A physicians group working with Rohingya refugees in Bangladesh says medical and scientific evidence indicates the extent of the violence they suffered at the hands of the Myanmar military and civilians.
In “Please Tell the World What They Have Done to Us,” Physicians for Human Rights detailed the findings of forensic medical evaluations of 22 Rohingya survivors of an August 2017 assault on the village of Chut Pyin in Myanmar’s northern Rakhine state.
PHR said that “Chut Pyin is a prime example of a brutal campaign of violence carried out by Myanmar authorities against the Rohingya people, and that what happened in Chut Pyin, and elsewhere in Rakhine state, should be investigated as crimes against humanity.”
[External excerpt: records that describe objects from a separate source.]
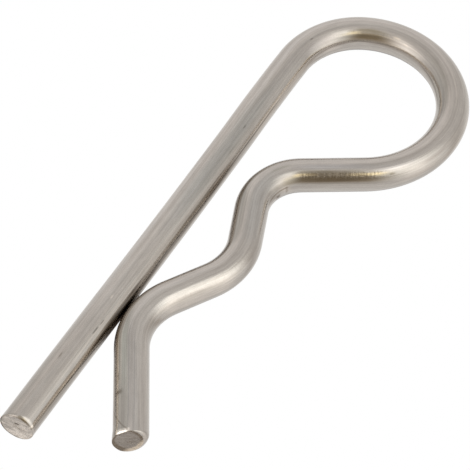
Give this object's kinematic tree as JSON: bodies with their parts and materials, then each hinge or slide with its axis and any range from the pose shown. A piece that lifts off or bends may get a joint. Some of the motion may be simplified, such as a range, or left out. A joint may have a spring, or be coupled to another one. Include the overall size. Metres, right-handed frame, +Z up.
{
  "type": "hitch r clip pin",
  "caption": "R-shaped clip pin bent from round spring wire: a straight leg for a cross hole, a round head, and a sprung leg with a shaft pocket, a nose and a flared tail.",
  "frame": {"origin": "under the middle of the clip, on the surface that it lies on", "axes": "+Y along the straight leg, from its cut end to the head; +X from the straight leg towards the sprung leg; +Z up, across the wire"},
  "size_m": [0.025, 0.0734, 0.004],
  "materials": {
    "spring_wire": "bright drawn spring steel wire, satin, with fine lines along the draw"
  },
  "bodies": {
    "root": {"r_clip": "spring_wire"}
  },
  "joints": []
}
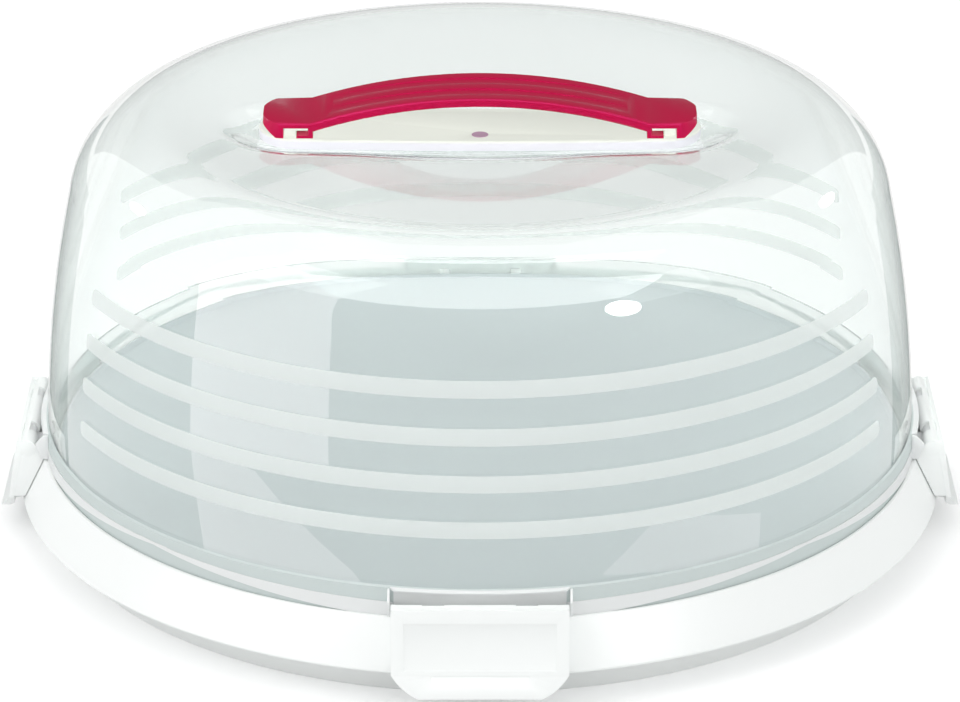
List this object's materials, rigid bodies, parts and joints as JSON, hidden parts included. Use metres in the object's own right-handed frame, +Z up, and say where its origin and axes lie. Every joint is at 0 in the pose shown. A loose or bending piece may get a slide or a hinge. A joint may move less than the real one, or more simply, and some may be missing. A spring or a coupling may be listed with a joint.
{
  "type": "cake carrier with clip-on domed lid",
  "caption": "Round cake carrier: white tray base, loose serving plate, clear domed lid with frosted bands, snap clips and a strap handle.",
  "frame": {"origin": "centre of the circle the foot ring stands on, at table height", "axes": "+Z up through the dome's middle, -Y towards the front clip, +X to the right along the handle"},
  "size_m": [0.3566, 0.3566, 0.1657],
  "materials": {
    "white_plastic": "glossy moulded white",
    "grey_plastic": "satin pale blue-grey",
    "clear_plastic": "clear, with satin frosted bands",
    "cream_plastic": "milky cream, satin",
    "raspberry_plastic": "glossy raspberry red"
  },
  "bodies": {
    "base": {"base_tray": "white_plastic"},
    "plate": {"serving_plate": "grey_plastic"},
    "lid": {"lid": "clear_plastic", "handle_seat": "cream_plastic"},
    "handle": {"handle": "raspberry_plastic"},
    "clip_front": {"clip_front": "white_plastic"},
    "clip_right": {"clip_right": "white_plastic"},
    "clip_back": {"clip_back": "white_plastic"},
    "clip_left": {"clip_left": "white_plastic"}
  },
  "joints": [
    {"name": "lid_lift", "type": "slide", "parent": "base", "child": "lid", "axis": [0, 0, 1], "range_m": [0, 0.18]},
    {"name": "plate_lift", "type": "slide", "parent": "base", "child": "plate", "axis": [0, 0, 1], "range_m": [0, 0.02]},
    {"name": "handle_play", "type": "slide", "parent": "lid", "child": "handle", "axis": [0, 0, 1], "range_m": [0, 0.001]},
    {"name": "clip_front_hinge", "type": "hinge", "parent": "lid", "child": "clip_front", "pos_m": [0, -0.1669, 0.0347], "axis": [-1, 0, 0], "range_deg": [0, 110]},
    {"name": "clip_right_hinge", "type": "hinge", "parent": "lid", "child": "clip_right", "pos_m": [0.1669, 0, 0.0347], "axis": [0, -1, 0], "range_deg": [0, 110]},
    {"name": "clip_back_hinge", "type": "hinge", "parent": "lid", "child": "clip_back", "pos_m": [0, 0.1669, 0.0347], "axis": [1, 0, 0], "range_deg": [0, 110]},
    {"name": "clip_left_hinge", "type": "hinge", "parent": "lid", "child": "clip_left", "pos_m": [-0.1669, 0, 0.0347], "axis": [0, 1, 0], "range_deg": [0, 110]}
  ]
}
Fleeing Rohingya have given harrowing accounts of the military burning their villages in northern Rakhine state, and using rapes, killings, looting and the laying of land mines to prevent them from returning to their homes.
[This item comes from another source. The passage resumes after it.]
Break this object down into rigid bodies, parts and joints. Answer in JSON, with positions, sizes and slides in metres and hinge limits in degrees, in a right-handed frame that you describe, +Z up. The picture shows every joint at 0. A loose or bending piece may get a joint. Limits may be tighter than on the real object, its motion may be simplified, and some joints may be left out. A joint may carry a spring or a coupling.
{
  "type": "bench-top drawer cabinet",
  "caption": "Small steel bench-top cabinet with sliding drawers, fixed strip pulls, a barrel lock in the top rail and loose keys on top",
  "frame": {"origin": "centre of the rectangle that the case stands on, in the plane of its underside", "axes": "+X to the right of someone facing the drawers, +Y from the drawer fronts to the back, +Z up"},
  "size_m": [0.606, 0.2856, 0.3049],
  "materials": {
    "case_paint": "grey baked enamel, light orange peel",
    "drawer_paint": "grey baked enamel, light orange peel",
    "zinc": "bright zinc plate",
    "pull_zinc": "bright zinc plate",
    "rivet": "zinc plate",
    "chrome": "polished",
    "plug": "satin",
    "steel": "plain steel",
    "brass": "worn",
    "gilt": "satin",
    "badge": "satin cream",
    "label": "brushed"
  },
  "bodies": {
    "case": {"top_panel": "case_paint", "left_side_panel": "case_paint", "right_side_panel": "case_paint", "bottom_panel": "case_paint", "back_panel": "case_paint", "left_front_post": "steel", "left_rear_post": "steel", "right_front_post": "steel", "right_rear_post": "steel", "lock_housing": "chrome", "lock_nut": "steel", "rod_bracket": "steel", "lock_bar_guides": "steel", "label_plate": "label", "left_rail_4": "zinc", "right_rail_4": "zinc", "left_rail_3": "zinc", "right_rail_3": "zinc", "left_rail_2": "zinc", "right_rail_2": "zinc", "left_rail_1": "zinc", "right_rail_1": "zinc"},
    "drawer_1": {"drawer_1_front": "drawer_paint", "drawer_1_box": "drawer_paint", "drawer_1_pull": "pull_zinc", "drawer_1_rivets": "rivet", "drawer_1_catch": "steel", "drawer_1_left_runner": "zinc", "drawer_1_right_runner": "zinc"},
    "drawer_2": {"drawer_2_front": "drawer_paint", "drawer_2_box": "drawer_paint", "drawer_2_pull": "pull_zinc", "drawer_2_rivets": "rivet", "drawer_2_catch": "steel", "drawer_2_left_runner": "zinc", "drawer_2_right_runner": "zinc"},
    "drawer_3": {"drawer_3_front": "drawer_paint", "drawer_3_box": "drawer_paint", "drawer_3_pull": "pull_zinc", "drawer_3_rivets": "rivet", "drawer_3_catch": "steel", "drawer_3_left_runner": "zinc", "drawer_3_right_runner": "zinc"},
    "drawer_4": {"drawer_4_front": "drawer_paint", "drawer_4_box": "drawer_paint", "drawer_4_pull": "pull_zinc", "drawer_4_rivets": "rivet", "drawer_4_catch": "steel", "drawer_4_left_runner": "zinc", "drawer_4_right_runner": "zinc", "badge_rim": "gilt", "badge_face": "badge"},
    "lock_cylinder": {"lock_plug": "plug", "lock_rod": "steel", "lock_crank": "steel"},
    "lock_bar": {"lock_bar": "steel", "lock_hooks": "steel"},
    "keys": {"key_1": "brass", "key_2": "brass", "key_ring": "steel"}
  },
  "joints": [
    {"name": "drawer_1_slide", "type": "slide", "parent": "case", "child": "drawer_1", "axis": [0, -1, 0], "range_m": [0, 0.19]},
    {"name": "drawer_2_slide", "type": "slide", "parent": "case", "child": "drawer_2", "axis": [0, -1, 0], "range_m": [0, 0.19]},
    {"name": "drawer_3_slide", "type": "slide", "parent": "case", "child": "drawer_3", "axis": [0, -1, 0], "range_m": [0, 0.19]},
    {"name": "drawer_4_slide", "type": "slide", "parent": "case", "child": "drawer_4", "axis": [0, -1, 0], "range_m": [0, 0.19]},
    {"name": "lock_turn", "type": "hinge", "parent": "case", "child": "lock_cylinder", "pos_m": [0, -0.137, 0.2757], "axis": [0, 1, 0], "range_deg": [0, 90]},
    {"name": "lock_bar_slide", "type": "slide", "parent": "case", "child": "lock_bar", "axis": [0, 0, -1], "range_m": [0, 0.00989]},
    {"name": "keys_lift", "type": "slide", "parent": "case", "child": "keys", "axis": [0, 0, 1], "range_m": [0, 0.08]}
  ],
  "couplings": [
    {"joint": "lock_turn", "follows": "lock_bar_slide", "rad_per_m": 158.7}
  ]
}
“We saw multiple gunshot wounds that are consistent with people having been shot while fleeing and heard numerous accounts of rape and other sexual violence,” said Dr. Homer Venters, PHR’s director of programs. “We rigorously and meticulously analyzed the injuries, first-hand testimonies, and eyewitness accounts and all our forensic examinations were highly consistent with the events that the survivors described.”
Seventeen of the 22 Chut Pyin survivors seen by PHR had at least one gunshot wound and the mobility of nine of the survivors was severely compromised.
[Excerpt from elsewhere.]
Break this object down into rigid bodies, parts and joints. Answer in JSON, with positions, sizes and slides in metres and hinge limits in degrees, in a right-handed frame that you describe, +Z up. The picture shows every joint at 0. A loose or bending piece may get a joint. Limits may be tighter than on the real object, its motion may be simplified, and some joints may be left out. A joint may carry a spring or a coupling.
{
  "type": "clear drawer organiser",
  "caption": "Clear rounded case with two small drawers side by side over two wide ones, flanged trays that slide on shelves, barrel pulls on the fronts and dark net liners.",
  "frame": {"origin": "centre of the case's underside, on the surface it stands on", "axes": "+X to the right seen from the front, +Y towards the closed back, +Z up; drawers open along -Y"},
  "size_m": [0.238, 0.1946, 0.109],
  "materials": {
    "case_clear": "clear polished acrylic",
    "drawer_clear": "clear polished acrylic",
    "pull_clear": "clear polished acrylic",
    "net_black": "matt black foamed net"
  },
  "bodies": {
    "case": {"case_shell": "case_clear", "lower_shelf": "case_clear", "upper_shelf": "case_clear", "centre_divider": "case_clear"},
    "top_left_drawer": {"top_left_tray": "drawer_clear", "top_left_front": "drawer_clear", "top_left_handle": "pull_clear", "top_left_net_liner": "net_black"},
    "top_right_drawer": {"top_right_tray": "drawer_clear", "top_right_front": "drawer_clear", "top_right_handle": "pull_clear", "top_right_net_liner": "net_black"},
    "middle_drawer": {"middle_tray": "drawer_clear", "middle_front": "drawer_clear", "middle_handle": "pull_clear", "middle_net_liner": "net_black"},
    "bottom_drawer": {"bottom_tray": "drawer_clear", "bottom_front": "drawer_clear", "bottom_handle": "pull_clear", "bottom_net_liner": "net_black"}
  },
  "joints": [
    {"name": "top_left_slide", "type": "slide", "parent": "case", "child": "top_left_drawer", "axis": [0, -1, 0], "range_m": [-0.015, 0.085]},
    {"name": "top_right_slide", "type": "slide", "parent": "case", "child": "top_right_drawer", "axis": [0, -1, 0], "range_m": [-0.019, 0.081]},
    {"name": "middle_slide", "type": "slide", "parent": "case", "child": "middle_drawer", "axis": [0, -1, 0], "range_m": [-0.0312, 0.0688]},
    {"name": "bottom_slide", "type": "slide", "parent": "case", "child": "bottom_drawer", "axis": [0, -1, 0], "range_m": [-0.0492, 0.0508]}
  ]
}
The survivors suffered various injuries, including gunshot wounds, blunt-force trauma, lacerations and more. The injuries “serve as medical evidence to corroborate the survivors’ accounts of shootings, beatings, stabbings, and other forms of violence which occurred on that day,” PHR said.
“The power of science, of medicine, is that injuries do not lie,” Venters said. “Each laceration, blunt-force trauma, burn and gunshot wound tells a story, and we use this forensic medical evidence to shed light on what likely happened on that day.”
More than 700,000 Rohingya have fled Myanmar’s northern Rakhine state since August 2017, after attacks by Rohingya militants against state security forces led to military reprisals. The United Nations says the military retaliated in a well-organized, systematic and coordinated manner, calling the response a “textbook example” of ethnic cleansing.
PHR is a U.S.-based advocacy organization that uses science and medicine to document and call attention to mass atrocities and severe human rights violations. PHR shared the Nobel Peace Prize in 1997 “for their work for the banning and clearing of anti-personnel mines.”